*DIRECTION*. Give again, word for word, each line from the top of the listing through the line that holds "TAB_Y = -0.1165".

*DATASET SECTION*.

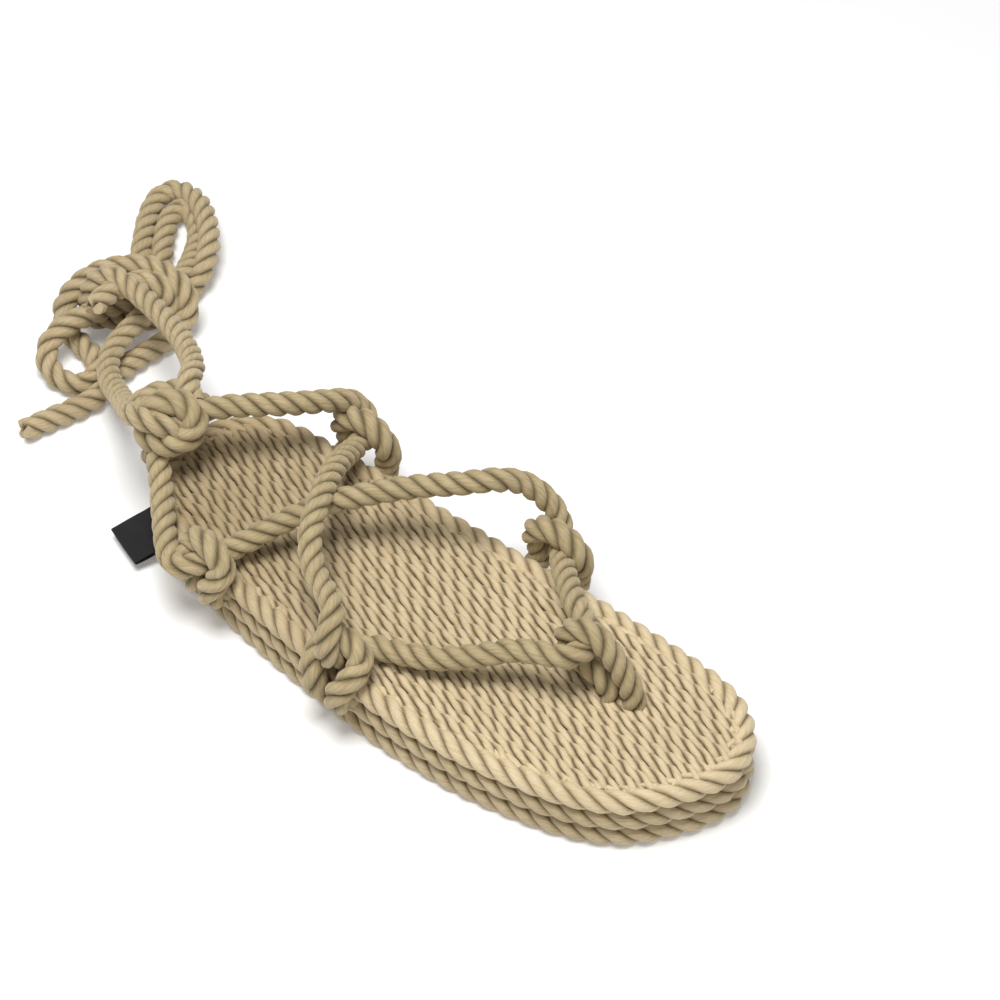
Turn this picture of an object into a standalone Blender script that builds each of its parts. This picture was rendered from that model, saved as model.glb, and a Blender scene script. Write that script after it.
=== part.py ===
"""Right-foot rope sandal: a sole of three stacked rope layers, one rope laced through
five loops as its upper, a knot behind the heel and two long ties that lie in a bundle.

Metres, +Z up, +Y to the toe, +X to the wearer's right, the floor at z = 0.
"""
import math

import bmesh
import bpy
from mathutils import Matrix, Vector

# Driving dimensions, in metres
SOLE_LENGTH = 0.255
BALL_WIDTH = 0.090
SOLE_HEIGHT = 0.0255
LAYER_COUNT = 3
HEEL_END_Y = -0.1305
ROPE = 0.0086
ROW_PITCH = 0.0080
GROOVE_DEPTH = 0.0020
GAP = 0.0003
LEG_SEAT = 0.0080
SEAT_CLEARANCE = 0.0009
TAB_WIDTH = 0.019
TAB_REACH = 0.014
TAB_THICKNESS = 0.0007
TAB_SEAT = 0.0022
TAB_Y = -0.1165

# What follows from them
LAYER = SOLE_HEIGHT / LAYER_COUNT
BORDER = LAYER - GAP
ROPE_RADIUS = ROPE / 2
SEAM_LOW = LAYER
SEAM_HIGH = 2 * LAYER
OUTSIDE = ROPE_RADIUS + 3 * GAP
OUTLINE_POINTS = 52
TUBE_STEP = 0.0052

# The outline of the last, a row for each section from heel to toe:
# share of the sole's length, then the inner and the outer side as shares of the ball's width
OUTLINE = (
    # along, medial, lateral
    (0.000, -0.083, -0.083),
    (0.012, -0.252, 0.086),
    (0.039, -0.372, 0.206),
    (0.080, -0.454, 0.288),
    (0.131, -0.483, 0.322),
    (0.218, -0.487, 0.378),
    (0.316, -0.487, 0.431),
    (0.433, -0.487, 0.478),
    (0.551, -0.487, 0.511),
    (0.669, -0.487, 0.507),
    (0.767, -0.481, 0.467),
    (0.845, -0.470, 0.411),
    (0.912, -0.439, 0.311),
    (0.957, -0.367, 0.161),
    (0.986, -0.267, 0.022),
    (1.000, -0.122, -0.122),
)

# The loops that stand at the sole's edge: side, places of the two legs along y,
# half the width of the arch, the arch's top and how far it leans in from the edge
EDGE_LOOPS = {
    # name: (side, rear leg y, front leg y, half arch, top z, lean)
    "loop_front_lateral": (1, -0.0205, -0.0065, 0.0106, 0.0395, 0.0115),
    "loop_front_medial": (-1, 0.0055, 0.0275, 0.0110, 0.0445, 0.0020),
    "loop_rear_lateral": (1, -0.0872, -0.0742, 0.0104, 0.0405, 0.0030),
    "loop_rear_medial": (-1, -0.0830, -0.0610, 0.0110, 0.0445, 0.0020),
}

# The loop between the toes: its two legs in the top layer, and its rope from leg to leg
THONG_REAR = (-0.0045, 0.0690)
THONG_FRONT = (-0.0050, 0.0805)
THONG_ARCH = (
    (-0.0050, 0.0650, 0.0315),
    (-0.0060, 0.0560, 0.0360),
    (-0.0066, 0.0518, 0.0420),
    (-0.0070, 0.0545, 0.0495),
    (-0.0070, 0.0620, 0.0524),
    (-0.0068, 0.0700, 0.0496),
    (-0.0062, 0.0745, 0.0410),
    (-0.0056, 0.0785, 0.0330),
)

# The loop at the back end of the heel
HEEL_LOOP_X = -0.0075
HEEL_LOOP_HALF = 0.0090
HEEL_LOOP_TOP = 0.0370

# The knot behind the heel
KNOT_CENTRE = (0.0010, -0.1225, 0.0495)
KNOT_RADIUS = 0.0083
KNOT_WAVE = 0.0040
KNOT_ROPE = 0.0070
KNOT_POINTS = 40

# The bundle of the ties on the floor: its plan from the ring's side to the far loops, and its height
HANK_PLAN = (
    (-0.0480, -0.1930),
    (-0.0640, -0.1830),
    (-0.0860, -0.1850),
    (-0.1080, -0.1960),
    (-0.1270, -0.2160),
    (-0.1340, -0.2340),
    (-0.1240, -0.2440),
    (-0.1060, -0.2390),
    (-0.0860, -0.2300),
    (-0.0640, -0.2280),
    (-0.0500, -0.2190),
)
HANK_HEIGHT = 0.0260

# Colours
ROPE_LIGHT = (0.60, 0.50, 0.33, 1.0)
ROPE_MID = (0.52, 0.42, 0.27, 1.0)
ROPE_DARK = (0.45, 0.36, 0.22, 1.0)
TAB_BLACK = (0.012, 0.012, 0.013, 1.0)


def clear_scene():
    for item in list(bpy.data.objects):
        bpy.data.objects.remove(item, do_unlink=True)


def new_collection(name):
    group = bpy.data.collections.new(name)
    bpy.context.scene.collection.children.link(group)
    return group


def material(name, colour, roughness):
    made = bpy.data.materials.new(name)
    made.use_nodes = True
    shader = made.node_tree.nodes["Principled BSDF"]
    shader.inputs["Base Color"].default_value = colour
    shader.inputs["Roughness"].default_value = roughness
    shader.inputs["Metallic"].default_value = 0.0
    return made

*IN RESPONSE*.
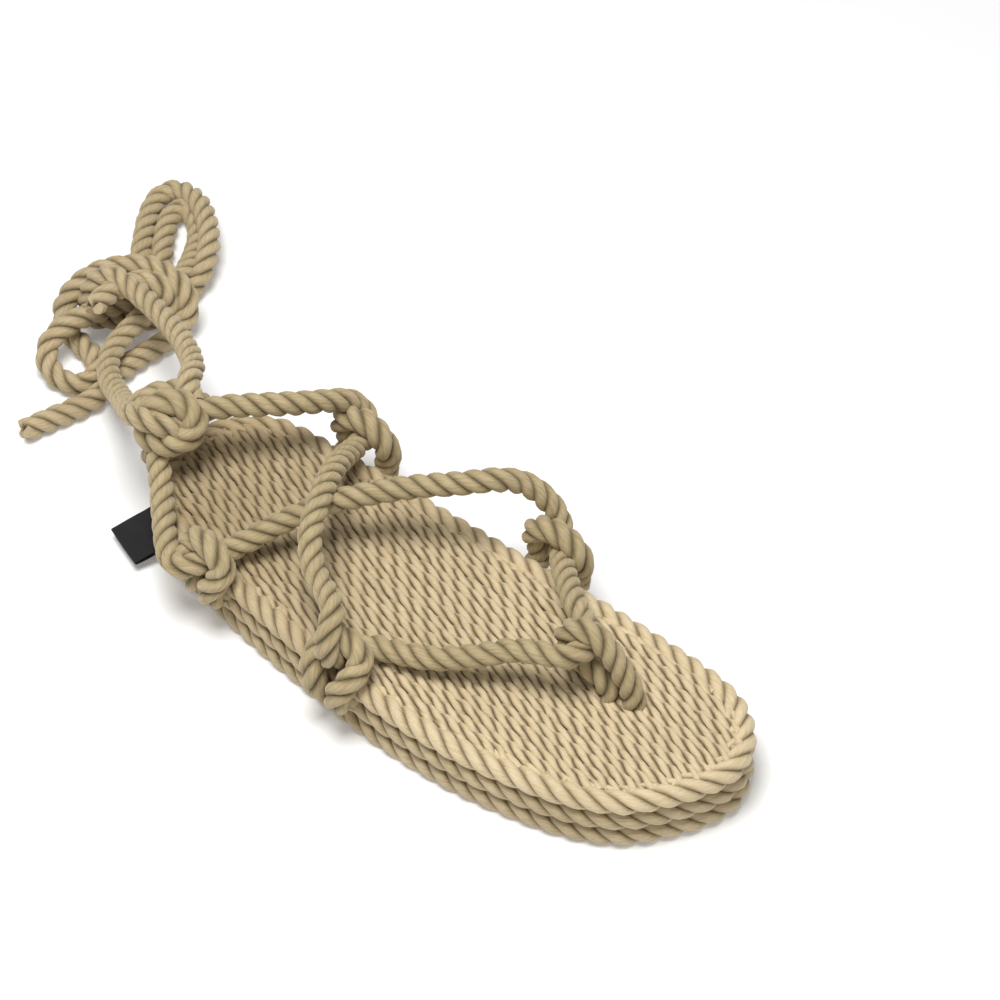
Turn this picture of an object into a standalone Blender script that builds each of its parts. This picture was rendered from that model, saved as model.glb, and a Blender scene script. Write that script after it.
=== part.py ===
"""Right-foot rope sandal: a sole of three stacked rope layers, one rope laced through
five loops as its upper, a knot behind the heel and two long ties that lie in a bundle.

Metres, +Z up, +Y to the toe, +X to the wearer's right, the floor at z = 0.
"""
import math

import bmesh
import bpy
from mathutils import Matrix, Vector

# Driving dimensions, in metres
SOLE_LENGTH = 0.255
BALL_WIDTH = 0.090
SOLE_HEIGHT = 0.0255
LAYER_COUNT = 3
HEEL_END_Y = -0.1305
ROPE = 0.0086
ROW_PITCH = 0.0080
GROOVE_DEPTH = 0.0020
GAP = 0.0003
LEG_SEAT = 0.0080
SEAT_CLEARANCE = 0.0009
TAB_WIDTH = 0.019
TAB_REACH = 0.014
TAB_THICKNESS = 0.0007
TAB_SEAT = 0.0022
TAB_Y = -0.1165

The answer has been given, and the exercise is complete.